I made a decision. Lunging wasn’t an option anymore; my reflexes were too slow, my muscles already weakening from dehydration. But I could still think, at least for now. I nodded once, just enough for her to see.
Jade’s eyes lit up with triumph. She set down the water glass and picked up one vial, examining it like a prize. Then she shook her head and laughed. The vial went back with the others.
She explained that a nod wasn’t enough. She wanted to hear me practice the story first. Every detail had to be perfect: how I supposedly taught her to fake symptoms, how we planned it together, how I helped her research diabetes to make her performance convincing. She wanted me to rehearse until it sounded natural.
My vision swam. The kitchen tiles beneath my feet seemed to ripple. I gripped the counter harder, fingernails digging into the laminate. The effort of standing was becoming monumental. My body was eating itself, breaking down muscle and fat for energy it couldn’t use.

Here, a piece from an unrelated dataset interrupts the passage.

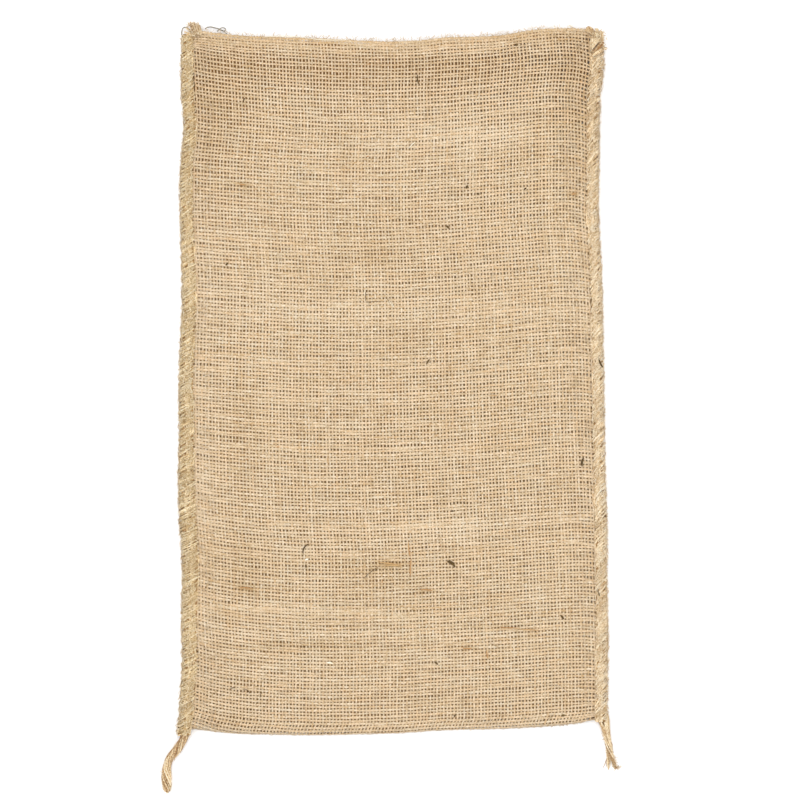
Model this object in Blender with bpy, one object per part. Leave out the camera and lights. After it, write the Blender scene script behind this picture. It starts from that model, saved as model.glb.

Jade pulled out her phone and started recording. She wanted video evidence of my confession, proof that I was coherent and speaking voluntarily. She positioned the phone on the counter, adjusting the angle to capture both of us. I opened my mouth to speak, but only a croak emerged. My throat was too dry. Jade sighed dramatically and slid the water glass across the counter. I grabbed it desperately, gulping down the entire contents. The relief was momentary; within seconds, the thirst returned worse than before.
She demanded I start talking. I began stammering through her fictional narrative, but my words slurred together. The brain fog was thickening; simple sentences became complex puzzles. Jade grew frustrated with my performance. She made me start over twice, each time threatening the insulin.
When I stumbled, the nausea hit suddenly. I doubled over, dry heaving into the sink. Nothing came up but bile; my stomach had been empty since dinner the night before. Jade stepped back in disgust but kept filming. She narrated my symptoms to the camera, documenting my decline like a science experiment.
When the heaving stopped, I slumped against the counter. My legs shook uncontrollably, not the practiced tremor of hypoglycemia but the weakness of a body shutting down. I slid to the floor, back against the cabinets. The cool tiles felt good against my feverish skin. Jade crouched down to my level, keeping the insulin vials visible. She reminded me that we weren’t done. The confession needed to be complete and convincing.
But forming coherent thoughts was becoming impossible. Words floated away before I could grasp them. She grew impatient with my deteriorating speech. Standing up, she paced the kitchen, muttering about timing. She needed me functional enough to confess but sick enough to be grateful. The window was narrowing. She checked her phone, calculating when our parents might return.
I tried to stand, but my legs wouldn’t cooperate. The room spun violently. I closed my eyes, but that made the nausea worse. My breathing had become rapid and shallow, my body trying to expel the building acid through my lungs. Each breath felt insufficient. Jade noticed my breathing pattern and nodded knowingly. She’d studied this too.
“Kussmaul respirations,” she announced proudly. “Deep, labored breathing. That meant the acid levels were becoming critical.”
She estimated I had maybe an hour before consciousness became questionable. The confession attempt resumed. She coached me through the words, but my responses were increasingly incoherent. Frustration flashed across her face. Her perfect plan required my cooperation, but my body was failing faster than she’d anticipated.
She decided on a new approach. Grabbing a notepad from the drawer, she wrote out the confession herself. All I had to do was copy it in my own handwriting. She thrust the pen at me, but my hands shook too badly to grip it properly. The pen clattered to the floor. My vision tunneled. Dark spots danced at the edges.